Timber Press has reprinted Nichols's popular gardening books. He also wrote five mysteries featuring the mild-mannered Horatio Green, a keen gardener with a remarkable sense of smell: No Man's Street (1954), The Moonflower (aka The Moonflower Murder, 1955), Death to Slow Music (1956), The Rich Die Hard (1958), and Murder by Request (1960). I read The Moonflower Murder, in which a wealthy woman is killed in a house of scheming relatives and acquaintances. Despite some distracting episodes of "let's step outside the narrative now and look at Mr. Green" and Had-I-But-Known incidents, it's an interesting tale of a murder committed twice.

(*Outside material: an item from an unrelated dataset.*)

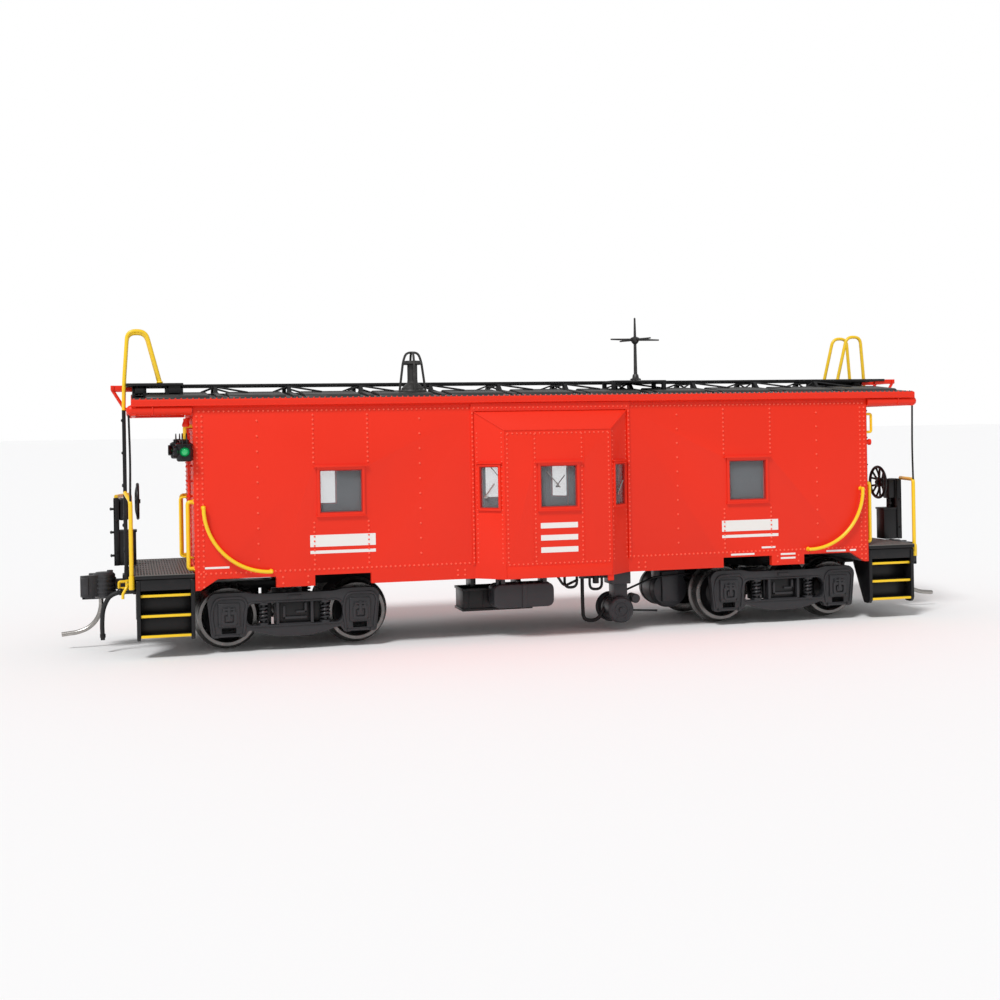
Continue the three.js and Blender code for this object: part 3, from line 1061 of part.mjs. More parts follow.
function truckBolster() {
  const inner = FRAME_INNER_Y - GAP;
  const top = BOLSTER_PAD_RISE - TURN_GAP;
  const beam = box([-2.3, 2.3], [-inner, inner], [-0.84, 2.16]);
  const plate = box([-3.2, 3.2], [-inner, -inner + 1.2], [-1.24, 2.36]);
  const centre = turned([[0, 2], [PAD_RADIUS, 2], [PAD_RADIUS, top], [0, top]], [0, 0, 0], "z", 20);
  const hole = rod([0, 0, -3], [0, 0, top + 1], SCREW_RADIUS + TURN_GAP, 16);
  const counterbore = rod([0, 0, -3], [0, 0, SCREW_HEAD_Z + SCREW_HEAD_THICK + TURN_GAP + 0.05],
    SCREW_HEAD_RADIUS + TURN_GAP, 16);
  return cut(join(beam, plate, mirrorY(plate), centre), hole, counterbore);
}

function truckScrew() {
  const under = SCREW_HEAD_Z + SCREW_HEAD_THICK;
  return join(rod([0, 0, SCREW_HEAD_Z], [0, 0, under], SCREW_HEAD_RADIUS, 16),
    rod([0, 0, under - 0.2], [0, 0, FLOOR_UNDER_Z - AXLE_Z], SCREW_RADIUS, 12));
}

function truck(side, x) {
  const group = new THREE.Group();
  group.position.set(x, 0, AXLE_Z);
  car.add(group);
  place("truck_bolster_" + side, truckBolster(), TRUCK_GREY, group);
  place("side_frame_" + side + "_near", sideFrame(), TRUCK_GREY, group);
  place("side_frame_" + side + "_far", mirrorY(sideFrame()), TRUCK_GREY, group);
  place("truck_screw_" + side, truckScrew(), STEEL, group);
  for (const [end, dx] of [["left", -WHEELBASE_HALF], ["right", WHEELBASE_HALF]]) {
    const wheels = new THREE.Group();
    wheels.position.x = dx;
    group.add(wheels);
    place("wheelset_" + side + "_" + end, wheelset(), WHEEL_METAL, wheels);
  }
}
truck("left", -TRUCK_X);
truck("right", TRUCK_X);

export default car;
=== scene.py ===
"""The looks of a 1:87 bay-window caboose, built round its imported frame.

Shapes are modelled in millimetres and scaled to metres when they are published as pieces.
X runs along the car, Y across it and Z up, as in the frame; the near side is the one at -Y.
"""

import logging
import math
from dataclasses import dataclass
from enum import Enum
from typing import Iterable, Sequence

import bmesh
import bpy
from mathutils import Matrix, Vector


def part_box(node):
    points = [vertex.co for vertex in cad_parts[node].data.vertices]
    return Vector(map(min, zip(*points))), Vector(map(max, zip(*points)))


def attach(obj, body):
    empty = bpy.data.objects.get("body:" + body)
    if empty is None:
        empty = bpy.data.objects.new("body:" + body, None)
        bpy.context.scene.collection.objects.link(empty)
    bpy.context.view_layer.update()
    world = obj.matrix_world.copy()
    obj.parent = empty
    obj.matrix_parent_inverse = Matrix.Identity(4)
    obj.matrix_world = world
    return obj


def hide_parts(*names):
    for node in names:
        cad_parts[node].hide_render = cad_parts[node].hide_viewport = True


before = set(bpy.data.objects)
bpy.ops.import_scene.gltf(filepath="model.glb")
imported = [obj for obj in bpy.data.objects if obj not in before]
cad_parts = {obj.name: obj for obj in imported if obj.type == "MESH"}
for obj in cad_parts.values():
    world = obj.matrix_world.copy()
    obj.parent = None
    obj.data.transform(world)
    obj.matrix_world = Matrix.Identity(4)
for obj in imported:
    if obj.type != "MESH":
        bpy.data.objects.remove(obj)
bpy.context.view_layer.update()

LOG = logging.getLogger("caboose")
MM = 0.001

Point = Sequence[float]
Colour = tuple[float, float, float]

MIRROR_X = Matrix.Scale(-1, 4, (1, 0, 0))
MIRROR_Y = Matrix.Scale(-1, 4, (0, 1, 0))
HALF_TURN = Matrix.Rotation(math.pi, 4, "Z")
AS_BUILT = Matrix.Identity(4)


class Plane(Enum):
    """The plane that an outline is drawn in."""

    XY = "xy"
    XZ = "xz"
    YZ = "yz"

    def point(self, u: float, v: float, w: float) -> Vector:
        """Returns the point at (u, v) in the plane and w along its normal."""
        if self is Plane.XY:
            return Vector((u, v, w))
        return Vector((u, w, v)) if self is Plane.XZ else Vector((w, u, v))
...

Saturday, November 03, 2007

Oh My Fur and Whiskers.

Running through December 15 is the exhibit "The Afterlife of Alice in Wonderland," sponsored by the Baldwin Library of Historical Children's Literature (part of the George A. Smathers Libraries of the University of Florida). Images from early and contemporary Alice editions, film clips, and information about the exhibit can be viewed here. To celebrate the exhibit, there will be a tea party, appropriately enough, on November 7 at the library; it is open to the public.

Photo: "The Tea Party," an image from the exhibit "The Afterlife of Alice in Wonderland."

Friday, November 02, 2007

Twenty Years of Rankin, National Library of Scotland.

The exhibit "Crime Scene Edinburgh: Twenty Years of Rankin and Rebus" is now running until January 13th at the National Library of Scotland. An article and photos about the exhibit are posted here. Rebus creator Ian Rankin will appear at the library on November 27th to discuss Rebus's departure from the police force in Exit Music.

Thursday, November 01, 2007

Happy birthday, Stephen Crane.

Stephen Crane---poet; journalist; and author of the classic Civil War novel The Red Badge of Courage (1895), Maggie: A Girl of the Streets (1893), and other works---was born today in Newark, New Jersey, in 1871. He died in 1900 at age 28 of tuberculosis.

To read "A Tale of Mere Chance" (1896), Crane's parody of Edgar Allan Poe, go here. Other supernaturally oriented works include "Ghosts on the New Jersey Coast" (1894) and "The Ghostly Sphinx of Metedeconk" (1895).